-------- SUPPLIED ENTRIES --------
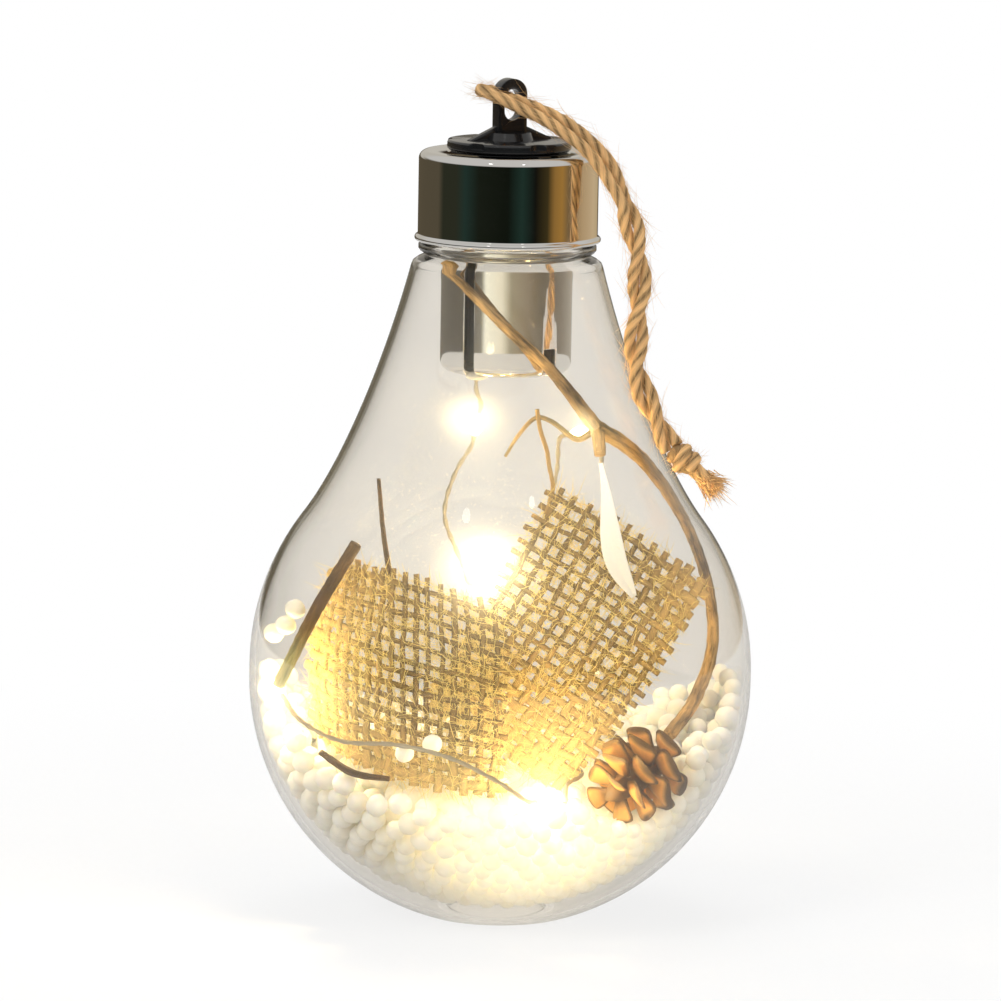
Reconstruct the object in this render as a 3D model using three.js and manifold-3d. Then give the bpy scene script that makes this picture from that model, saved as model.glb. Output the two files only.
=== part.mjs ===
// A battery-lit clear ball ornament in the shape of a light bulb.
// Millimetres, +Z up, origin at the middle of the foot on which it stands.
import * as THREE from 'three';
import { mergeVertices } from 'three/addons/utils/BufferGeometryUtils.js';
import Module from 'manifold-3d';

const wasm = await Module();
wasm.setup();

// Clearances
const SEAT_GAP = 0.3;
const CELL_GAP = 0.1;

// Bulb shell
const BALL_RADIUS = 40;
const BALL_BELT = 1.5;
const FOOT_RADIUS = 10.5;
const FOOT_RECESS_RADIUS = 7.5;
const FOOT_RECESS_DEPTH = 0.8;
const BULB_WALL = 1;
const FLARE_START_ANGLE = THREE.MathUtils.degToRad(37);
const FLARE_LOWER_PULL = 10;
const FLARE_UPPER_PULL = 16.5;
const SHOULDER_HEIGHT = 104.5;
const SHOULDER_RADIUS = 15.2;
const SHOULDER_SLOPE = 0.26;
const NECK_RADIUS = 12.8;
const NECK_LENGTH = 15.1;
const NECK_RING_RADIUS = 14.1;
const NECK_RING_WIDTH = 1.2;
const SNAP_BEAD = 0.4;
const SNAP_BEAD_DROP = 8;

// Chromed cap
const CAP_WALL = 1.15;
const CAP_TOP_THICKNESS = 1.3;
const CAP_RIM_BEAD = 0.5;
const CAP_EDGE_RADIUS = 1.3;

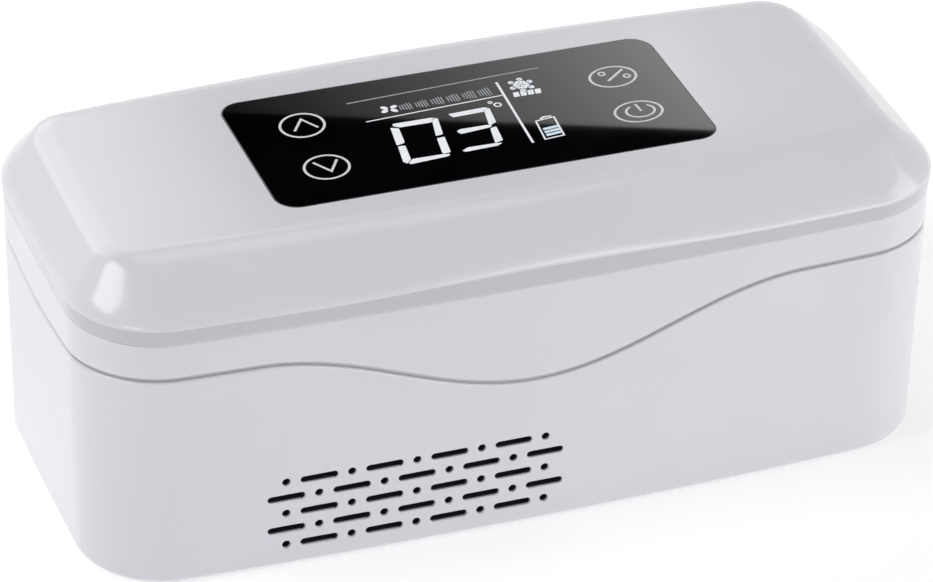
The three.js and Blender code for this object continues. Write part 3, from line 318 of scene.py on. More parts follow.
class Tree:
    def __init__(self, name, inputs):
        self.tree = bpy.data.node_groups.new(name, "GeometryNodeTree")
        self.ids = newSockets(self.tree, "INPUT", inputs)
        newSockets(self.tree, "OUTPUT", {"Geometry": "Geometry"})
        self.source = self.add("NodeGroupInput")

    def add(self, kind, values=None, **settings):
        return addNode(self.tree, kind, values, **settings)

    def math(self, operation, a, b=0.0):
        return self.add("ShaderNodeMath", {0: a, 1: b}, operation=operation)[0]

    def times(self, a, b):
        return self.math("MULTIPLY", a, b)

    def over(self, a, b):
        return self.math("DIVIDE", a, b)

    def plus(self, a, b):
        return self.math("ADD", a, b)

    def minus(self, a, b):
        return self.math("SUBTRACT", a, b)

    def vector(self, **values):
        return self.add("ShaderNodeCombineXYZ", values)[0]

    def above(self, a, b):
        return self.add("FunctionNodeCompare", {0: a, 1: b}, data_type="FLOAT", operation="GREATER_THAN")[0]

    def instances(self, points, tool, **values):
        shape = self.add("GeometryNodeObjectInfo", {"Object": tool})["Geometry"]
        return self.add("GeometryNodeInstanceOnPoints", {"Points": points, "Instance": shape, **values})[0]

    def painted(self, geometry, material, **values):
        return self.add("GeometryNodeSetMaterial", {"Geometry": geometry, "Material": material, **values})[0]

    def finish(self, geometry, material):
        whole = self.add("GeometryNodeRealizeInstances", {0: geometry})[0]
        self.add("NodeGroupOutput", {0: self.painted(whole, material)})
        return self

    def make(self, name, values):
        mesh = bpy.data.meshes.new(name)
        piece = bpy.data.objects.new(name, mesh)
        scene.collection.objects.link(piece)
        step = piece.modifiers.new("nodes", "NODES")
        step.node_group = self.tree
        for label, value in values.items():
            step[self.ids[label]] = value
        return bake(piece)


# Materials
print("materials")


# Cloudy unevenness and a fine grain, both in object space.
def surfaceGroup():
    group = bpy.data.node_groups.new("mouldedSurface", "ShaderNodeTree")
    newSockets(group, "INPUT", dict.fromkeys(("Cloud Scale", "Grain Scale", "Stretch"), "Float"))
    newSockets(group, "OUTPUT", dict.fromkeys(("Cloud", "Grain"), "Float"))
    source = addNode(group, "NodeGroupInput")
    place = addNode(group, "ShaderNodeTexCoord")["Object"]
    pull = addNode(group, "ShaderNodeCombineXYZ", {"X": 1, "Y": source["Stretch"], "Z": source["Stretch"]})[0]
    pulled = addNode(group, "ShaderNodeVectorMath", {0: place, 1: pull}, operation="MULTIPLY")[0]
    cloud = addNode(group, "ShaderNodeTexNoise", {"Scale": source["Cloud Scale"], "Vector": place, "Detail": 3})
    grain = addNode(group, "ShaderNodeTexNoise", {"Scale": source["Grain Scale"], "Vector": pulled, "Detail": 2})
    addNode(group, "NodeGroupOutput", {"Cloud": cloud["Fac"], "Grain": grain["Fac"]})
    return group


mouldedSurface = surfaceGroup()
cloudEdges = (0.35, 0.65)  # between these the cloud blends a look's two colours


def newMaterial(name):
    material = bpy.data.materials.new(name)
    material.use_nodes = True
    return material, material.node_tree


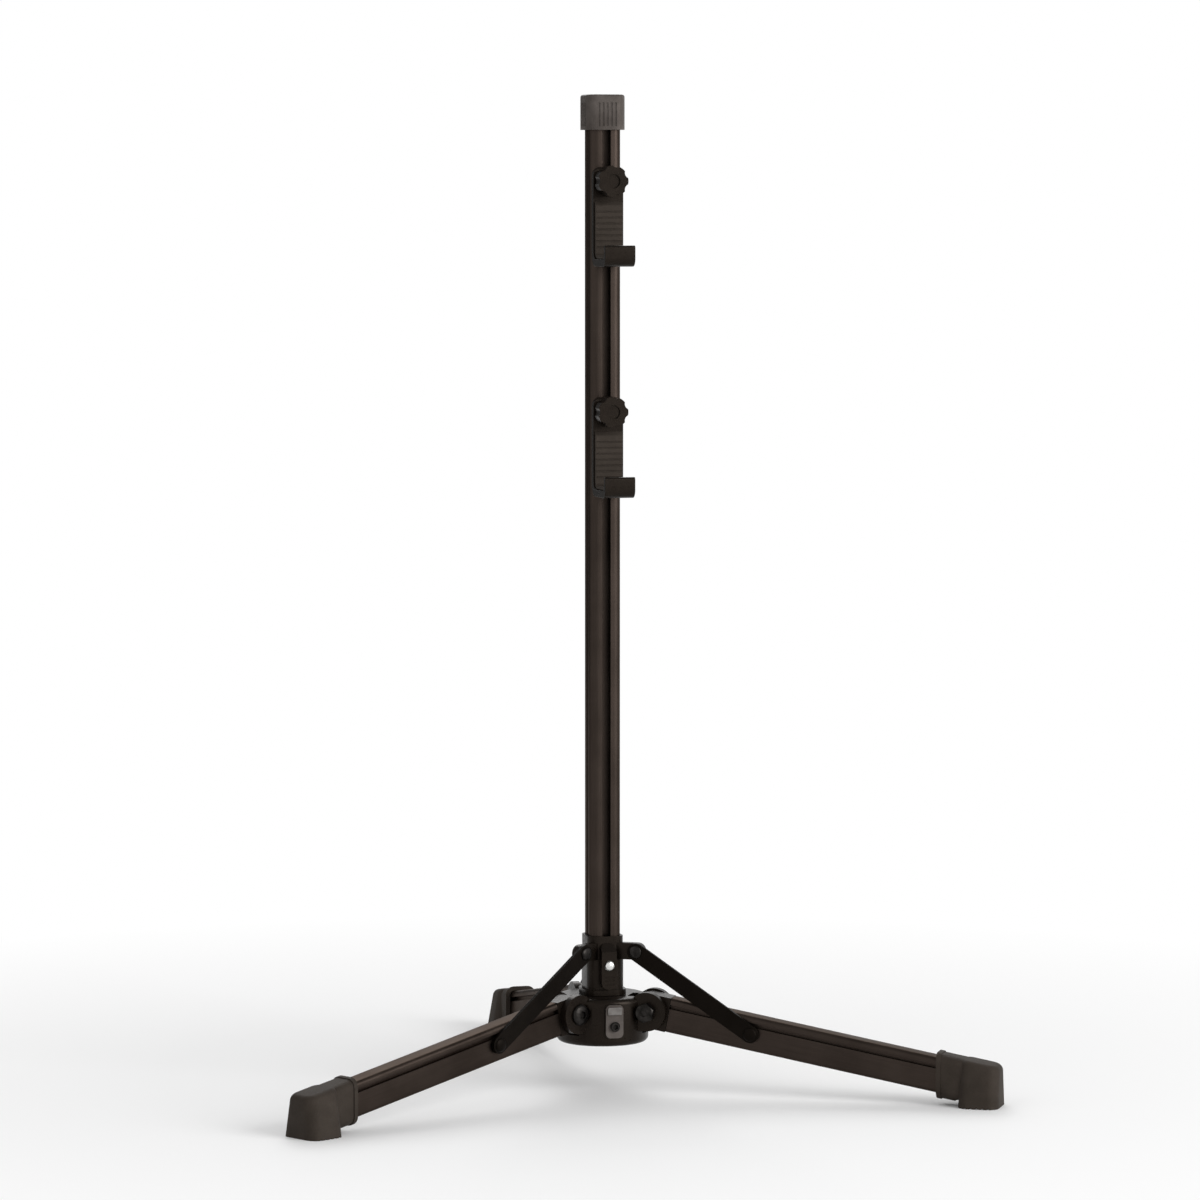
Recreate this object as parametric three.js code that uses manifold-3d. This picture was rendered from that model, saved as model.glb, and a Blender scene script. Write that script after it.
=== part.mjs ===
// Folding display stand: a slotted upright on a tripod base, with two open hooks that hold a frame tube.
// Millimetres, +Z up. The hooks face -Y. The origin is on the floor at the middle of the footprint.

import * as THREE from 'three';
import { mergeVertices } from 'three/addons/utils/BufferGeometryUtils.js';
import Module from 'manifold-3d';

const wasm = await Module();
wasm.setup();

// Clearances, and how far a cut runs past the face that it opens
const fitGap = 0.3;
const runGap = 0.4;
const cutOverrun = 3;

// Upright
const postWidth = 22.5;
const postCornerRadius = 5.5;
const postWall = 2;
const postLength = 660;
const slotOpening = 6;
const slotChannelWidth = 11;
const slotChannelDepth = 5;
const postGrooveWidth = 4;
const postGrooveDepth = 0.7;
const postGrooveDegrees = [0, 90, 180];

// Top cap
const capWidth = 28.5;
const capCornerRadius = 7.5;
const capHeight = 25;
const capRoof = 12;
const capBevel = 2;

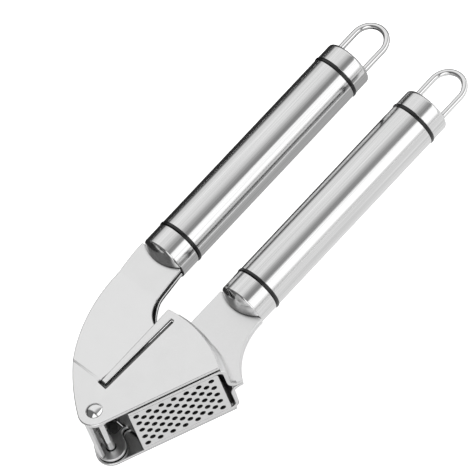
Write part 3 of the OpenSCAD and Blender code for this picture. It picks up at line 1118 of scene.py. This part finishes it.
        aside = {"Value": parts.outputs["Y"], "From Min": starts, "From Max": full}
        window = add_node(
            tree,
            "ShaderNodeMath",
            {
                0: add_node(tree, "ShaderNodeMapRange", behind).outputs["Result"],
                1: add_node(tree, "ShaderNodeMapRange", aside).outputs["Result"],
            },
            operation="MULTIPLY",
        ).outputs[0]
        panes = {MIX_SHARE: window, MIX_LOW: lit, MIX_HIGH: WHITE}
        opened = add_node(tree, "ShaderNodeMix", panes, data_type="RGBA").outputs[MIX_COLOUR]
        studio = add_node(
            tree, "ShaderNodeBackground", {"Color": opened, "Strength": self.strip_strength}
        ).outputs[0]
        plain = add_node(
            tree, "ShaderNodeBackground", {"Color": WHITE, "Strength": 1.0}
        ).outputs[0]
        seen = add_node(tree, "ShaderNodeLightPath").outputs["Is Camera Ray"]
        mixed = add_node(tree, "ShaderNodeMixShader", {0: seen, 1: studio, 2: plain}).outputs[0]
        add_node(tree, "ShaderNodeOutputWorld", {"Surface": mixed})

    def build_lights(self) -> None:
        """Hangs a large soft light over the press, for the floor."""
        lamp = bpy.data.lights.new("overhead", "AREA")
        lamp.shape = "SQUARE"
        lamp.size = self.lamp_size
        lamp.energy = self.lamp_watts
        hung = bpy.data.objects.new("overhead", lamp)
        hung.location = self.lamp_place
        hung.visible_camera = False
        hung.visible_glossy = False
        bpy.context.scene.collection.objects.link(hung)

    def build(self) -> None:
        """Makes the whole studio."""
        self.build_camera()
        self.build_floor()
        self.build_cards()
        self.build_world()
        self.build_lights()
        bpy.context.scene.view_settings.view_transform = "Standard"


def main() -> None:
    """Builds the press and its studio."""
    logging.basicConfig(level=logging.INFO, format="%(name)s: %(message)s")
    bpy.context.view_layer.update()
    workshop = Workshop()
    Studio().build()
    parts = [
        UpperArm(workshop),
        PressBlock(workshop),
        LowerArm(workshop),
        HingeRivet(workshop),
        TubeHandle(workshop, Arm.UPPER),
        TubeHandle(workshop, Arm.LOWER),
    ]
    for part in parts:
        part.build()
        part.dress()
        LOG.info("%s is built", type(part).__name__)


if __name__ == "__main__":
    main()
--------
■ WORK REQUIRED
Each line in the data that holds the string "model" should be found and copied.

■ ANSWER TO THIS TASK
Reconstruct the object in this render as a 3D model using three.js and manifold-3d. Then give the bpy scene script that makes this picture from that model, saved as model.glb. Output the two files only.
Recreate this object as parametric three.js code that uses manifold-3d. This picture was rendered from that model, saved as model.glb, and a Blender scene script. Write that script after it.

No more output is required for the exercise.